Vanderbilt infielder Austin Martin is also an intriguing prospect. The sophomore led the SEC in average (.392), on-base percentage (.486) and runs (87) in 2019. He also earned first-team all-SEC and SEC all-defensive team honors.
“I think Hancock is a name that will be linked to all of the top three teams, but I don’t know that he’s necessarily the favorite to go first,” Collazo said. “There is a solid group of three players — Hancock, Torkelson and Martin who all have solid shots to become the first overall pick depending on what happens in the spring.
“I think a guy like [infielder] Nick Gonzales at New Mexico State might be talked about in that group of players as well. He had a terrific summer.

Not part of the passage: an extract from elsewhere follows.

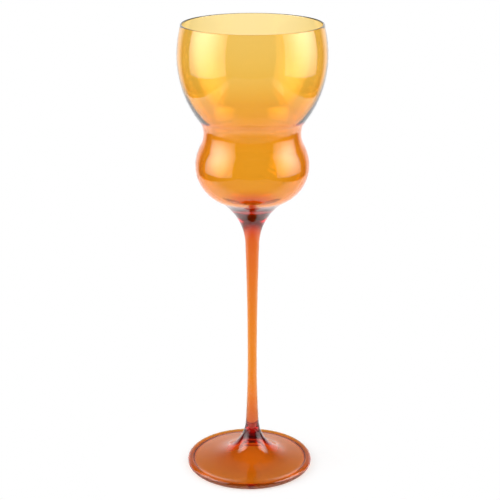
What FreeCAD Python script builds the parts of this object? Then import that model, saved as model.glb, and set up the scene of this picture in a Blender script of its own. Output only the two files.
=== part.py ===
# Tall stemmed vase for forcing one hyacinth bulb, in amber glass: a blown bowl (a cup that
# holds the bulb, a waist that it sits on, a root chamber under it), a drawn solid stem and a
# cast-on foot. Millimetres, +Z up, origin on the table under the middle of the bowl.
import FreeCAD, Part
import math
import os
import Sketcher
from FreeCAD import Vector

doc = FreeCAD.newDocument("forcing_vase")

# Every size that can be set by itself, in mm. Radii are from the vase's axis. Each rise starts
# where the one before it ends, so that the levels stay in order when one of them changes.
sizes = [
    ("stem_base_rise", 27.0, "table to where the stem is stuck to the foot's boss"),
    ("stem_waist_rise", 39.0, "from there to the stem's thinnest part"),
    ("stem_top_rise", 75.5, "from there to where the bowl's drawn-out base runs into the stem"),
    ("cavity_floor_rise", 23.5, "from there to the chamber's floor, on the axis: solid glass"),
    ("chamber_rise", 23.85, "from there to the root chamber's widest point"),
    ("waist_rise", 19.1, "from there to the waist's narrowest point"),
    ("belly_rise", 44.05, "from there to the cup's widest point"),
    ("lip_rise", 18.0, "from there to the top of the lip, 270 mm above the table"),
    ("waist_radius", 27.95, "outside radius of the waist that the bulb sits on"),
    ("belly_swell", 14.65, "how far the cup's widest point stands outside the waist"),
    ("chamber_swell", 4.85, "how far the chamber's widest point stands outside the waist"),
    ("rim_draw", 2.4, "how far the lip's outermost point is drawn in from the cup's widest"),
    ("rim_wall", 1.0, "thickness of the lip, which is fire-polished and rounded all over"),
    ("belly_wall", 1.1, "wall at the cup's widest point"),
    ("waist_wall", 2.1, "wall at the waist"),
    ("chamber_wall", 2.1, "wall at the chamber's widest point"),
    ("waist_upper_arc", 12.3, "outside radius of curvature above the waist"),
    ("waist_lower_arc", 16.1, "outside radius of curvature below the waist"),
    ("waist_upper_inside_arc", 14.5, "inside radius of curvature above the waist"),
    ("waist_lower_inside_arc", 17.9, "inside radius of curvature below the waist"),
    ("cavity_flattening", 3.25, "how much less the radius of the cavity's side is than its depth"),
    ("chamber_base_gain", 1.9, "how much more that radius is on the outside of the chamber's base"),
    ("stem_top_radius", 4.1, "stem where the bowl's drawn-out base runs into it"),
    ("stem_waist_radius", 2.8, "thinnest part of the stem"),
    ("stem_base_radius", 4.0, "stem where it is stuck to the foot's boss"),
    ("foot_radius", 37.9, "outside radius of the foot, from its own axis"),
    ("foot_bead", 4.2, "thickness of the foot's rounded edge"),
    ("foot_groove_arc", 6.0, "radius of the hollow curve between that edge and the sloping top"),
    ("foot_rest_depth", 0.1, "how far the rounded edge is ground flat to stand on"),
    ("foot_hollow", 4.7, "height that the foot's underside would reach on its axis"),
    ("foot_hollow_edge", 0.3, "height that the underside would reach at the foot's radius"),
    ("kick_height", 14.0, "top of the kick, the hollow pushed up under the stem"),
    ("kick_arc", 7.0, "radius of the kick's domed top"),
    ("kick_flare_arc", 26.0, "radius of the curve from that dome out to the underside"),
    ("kick_sink", 0.15, "how far that curve runs on past the underside, so that it cuts it"),
    ("crown_height", 8.5, "height that the foot's sloping top would reach on its axis"),
    ("crown_edge_height", 3.0, "height that the same slope would reach at the foot's radius"),
    ("boss_sink", 0.3, "how far the boss's flare runs on under the foot's top"),
    ("foot_drift", 1.7, "how far the foot's axis stands off the stem's, to -X, as made by hand"),
]
sheet = doc.addObject("Spreadsheet::Sheet", "Sizes")
for row, (alias, value, meaning) in enumerate(sizes, 1):
    sheet.set(f"A{row}", alias)
    sheet.set(f"B{row}", str(value))
    sheet.set(f"C{row}", meaning)
    sheet.setAlias(f"B{row}", alias)
doc.recompute()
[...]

At this point in the year it’s just hard to say with any certainty who a team is taking. We’re basically guessing with the information we have now, and there is plenty of time for that to change from now until the draft.”
Louisville baseball coach Dan McDonnell led USA Baseball’s highly talented College National Team this past summer. Martin and Torkelson were part of that squad, and McDonnell was impressed with both players. Torkelson was on the team during the summer of 2018, too.

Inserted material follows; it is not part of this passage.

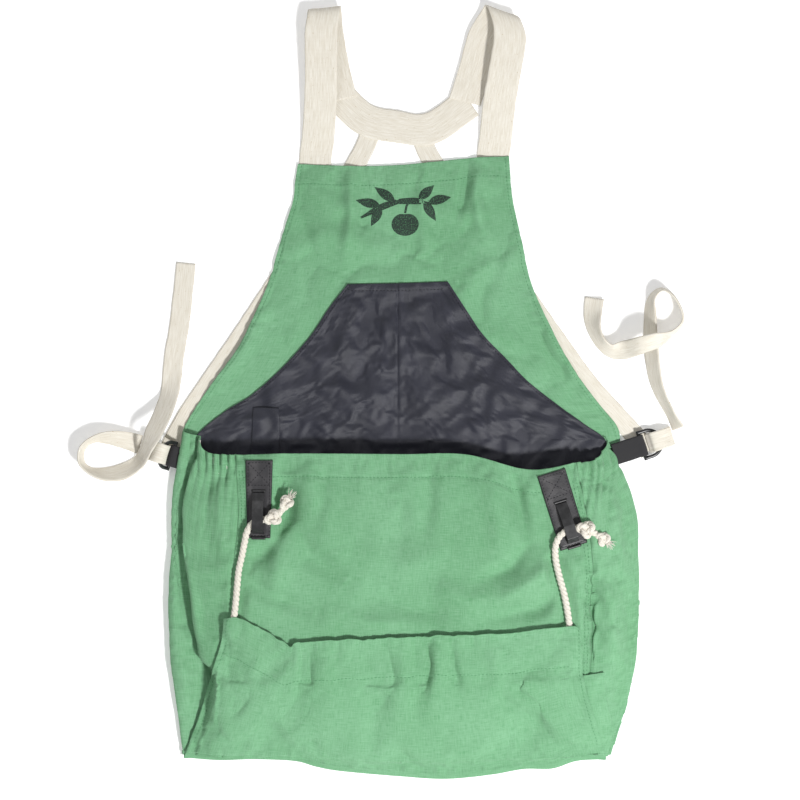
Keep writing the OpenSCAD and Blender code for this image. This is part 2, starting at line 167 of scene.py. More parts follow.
# ------------------------------------------------------------------ materials
class Nodes:
    """Short calls for building a node material."""

    def __init__(self, name):
        self.material = bpy.data.materials.new(name)
        self.material.use_nodes = True
        self.tree = self.material.node_tree
        self.shader = self.tree.nodes["Principled BSDF"]

    def add(self, kind, inputs=None, **settings):
        node = self.tree.nodes.new(kind)
        for key, value in settings.items():
            setattr(node, key, value)
        for key, value in (inputs or {}).items():
            if isinstance(value, bpy.types.NodeSocket):
                self.tree.links.new(value, node.inputs[key])
            else:
                node.inputs[key].default_value = value
        return node

    def uv(self, scale, turn=0.0):
        """The cloth's own coordinates in metres, times scale across and along, turned by an angle."""
        inputs = {"Vector": self.add("ShaderNodeTexCoord").outputs["UV"], "Scale": (*scale, 1),
                  "Rotation": (0, 0, turn)}
        return self.add("ShaderNodeMapping", inputs).outputs["Vector"]

    def noise(self, scale, detail=2.0, roughness=0.5):
        """Noise on the cloth's coordinates: scale is how many bumps a metre, each way."""
        inputs = {"Vector": self.uv(scale), "Scale": 1.0, "Detail": detail, "Roughness": roughness}
        return self.add("ShaderNodeTexNoise", inputs, noise_dimensions="2D").outputs["Fac"]

    def solid_noise(self, scale, detail=2.0):
        """Noise through space, for pieces with no cloth coordinates."""
        place = self.add("ShaderNodeTexCoord").outputs["Object"]
        inputs = {"Vector": place, "Scale": scale, "Detail": detail}
        return self.add("ShaderNodeTexNoise", inputs).outputs["Fac"]

    def math(self, operation, a, b=0.0):
        return self.add("ShaderNodeMath", {0: a, 1: b}, operation=operation).outputs[0]

    def ramp(self, value, low, high):
        """Stretches value so that low becomes 0 and high becomes 1."""
        node = self.add("ShaderNodeMapRange", {"Value": value, "From Min": low, "From Max": high})
        return node.outputs["Result"]

    def mix(self, factor, first, second):
        node = self.add("ShaderNodeMix", data_type="RGBA")
        self.tree.links.new(factor, node.inputs["Factor"])
        for socket, value in (("A", first), ("B", second)):
            target = [i for i in node.inputs if i.name == socket and i.type == "RGBA"][0]
            if isinstance(value, bpy.types.NodeSocket):
                self.tree.links.new(value, target)
            else:
                target.default_value = (*value, 1)
        return [o for o in node.outputs if o.type == "RGBA"][0]

    def threads(self, pitch_mm, turn=0.0):
        """Height of a plain weave: warp and weft threads that pass over each other in turn."""
        per_metre = 1 / (pitch_mm * MM)
        split = self.add("ShaderNodeSeparateXYZ", {"Vector": self.uv((per_metre, per_metre), turn)})
        x = self.math("MULTIPLY", split.outputs["X"], math.pi)
        y = self.math("MULTIPLY", split.outputs["Y"], math.pi)
        warp = self.math("ABSOLUTE", self.math("SINE", x))
        weft = self.math("ABSOLUTE", self.math("SINE", y))
        over = self.math("MULTIPLY", self.math("SINE", x), self.math("SINE", y))
        over = self.ramp(over, -0.4, 0.4)
        return self.mix(over, self.grey(warp), self.grey(weft))

    def grey(self, value):
        return self.add("ShaderNodeCombineColor", {0: value, 1: value, 2: value}).outputs[0]

    def bump(self, height, distance_mm, strength=1.0, after=None):
        inputs = {"Height": height, "Distance": distance_mm * MM, "Strength": strength}
        if after is not None:
            inputs["Normal"] = after
        return self.add("ShaderNodeBump", inputs).outputs["Normal"]

    def finish(self, colour, normal=None, roughness=0.8, sheen=0.0, specular=0.5):
        self.shader.inputs["Roughness"].default_value = roughness
        self.shader.inputs["Specular IOR Level"].default_value = specular
        self.shader.inputs["Sheen Weight"].default_value = sheen
        self.shader.inputs["Sheen Roughness"].default_value = 0.5
        if isinstance(colour, bpy.types.NodeSocket):
            self.tree.links.new(colour, self.shader.inputs["Base Color"])
        else:
            self.shader.inputs["Base Color"].default_value = (*colour, 1)
        if normal is not None:
            self.tree.links.new(normal, self.shader.inputs["Normal"])
        return self.material


def plain_material(name, colour, roughness):
    return Nodes(name).finish(colour, roughness=roughness)


def canvas_material():
    """Green cotton canvas: heathered greens with slubs both ways, and a painted highlight on the raised
    crests of the threads.
    """
    n = Nodes("green_canvas")
    warp_slub = n.ramp(n.noise((1100, 70), detail=3), 0.3, 0.7)
    weft_slub = n.ramp(n.noise((70, 1100), detail=3), 0.3, 0.7)
    heather = n.math("MULTIPLY", n.math("ADD", warp_slub, weft_slub), 0.5)
    cloud = n.ramp(n.noise((9, 9), detail=4), 0.3, 0.7)
    thread = n.threads(0.8)
    base = n.mix(heather, (0.088, 0.262, 0.118), (0.195, 0.415, 0.235))
    shade = n.mix(cloud, (0.122, 0.310, 0.152), (0.182, 0.395, 0.222))
    colour = n.mix(n.ramp(n.noise((260, 260), detail=5), 0.2, 0.9), base, shade)
    # painted highlight: the raised crests of the weave are made paler, most where the slubs are strongest
    thread_crest_highlight = n.mix(n.ramp(thread, 0.35, 1.0), colour, (0.26, 0.48, 0.31))
    colour = n.mix(n.math("MULTIPLY", heather, 0.6), colour, thread_crest_highlight)
    normal = n.bump(thread, 0.22, 0.6)
    normal = n.bump(heather, 0.25, 0.5, after=normal)
    return n.finish(colour, normal, roughness=0.88, sheen=0.08, specular=0.25)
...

“Both have superstar talent and are great kids,” McDonnell said. “They’re All-Americans between the lines and off the field. It goes hand-to-hand so often. Spencer did it both years, so he was sort of the unofficial captain of the team. He just had so much respect from the other players. He was a better defensive first baseman than I realized because the bat can overshadow the defensive ability as a young college player.”
Martin has the versatility to play multiple positions. He was an outfielder early in his career and then moved to the infield. He played mostly third base last spring for the Commodores, who won the 2019 College World Series. McDonnell said Martin can hit for average and power and steal bases.
“It seems the value of those multi-position guys is at a premium,” McDonnell said.
McDonnell said college baseball provides its players with the resources, facilities, exposure and competition to prepare them for the pro level. McDonnell reeled off a list of former college players who are MLB stars, such as infielders Alex Bregman, Anthony Rendon and Trea Turner. Last year’s NL Rookie of the Year, Pete Alonso, is also in that group.
“What the fans get is a guy they’re familiar with because of the star power coming out of college,” McDonnell said of drafting college players early in the draft. “The pro teams get a guy who can get into the big leagues pretty darn quickly, which from a financial standpoint is real value. The high school guy you see on draft day will take a handful of years before you see him in the big leagues. They just have more of an adjustment.”
The Orioles have plenty of time to do their research on these players. What’s clear is that any future success hinges on effective pitching.
“Everybody knows that to be competitive in this league, in this division, you have to have pitching and you have to have guys that are able to throw strikes,” Orioles manager Brandon Hyde said during the season. “You have to have bullpen guys be able to come in and shut the door down, hold leads and keep you in the game. I feel at some point we will get to that.”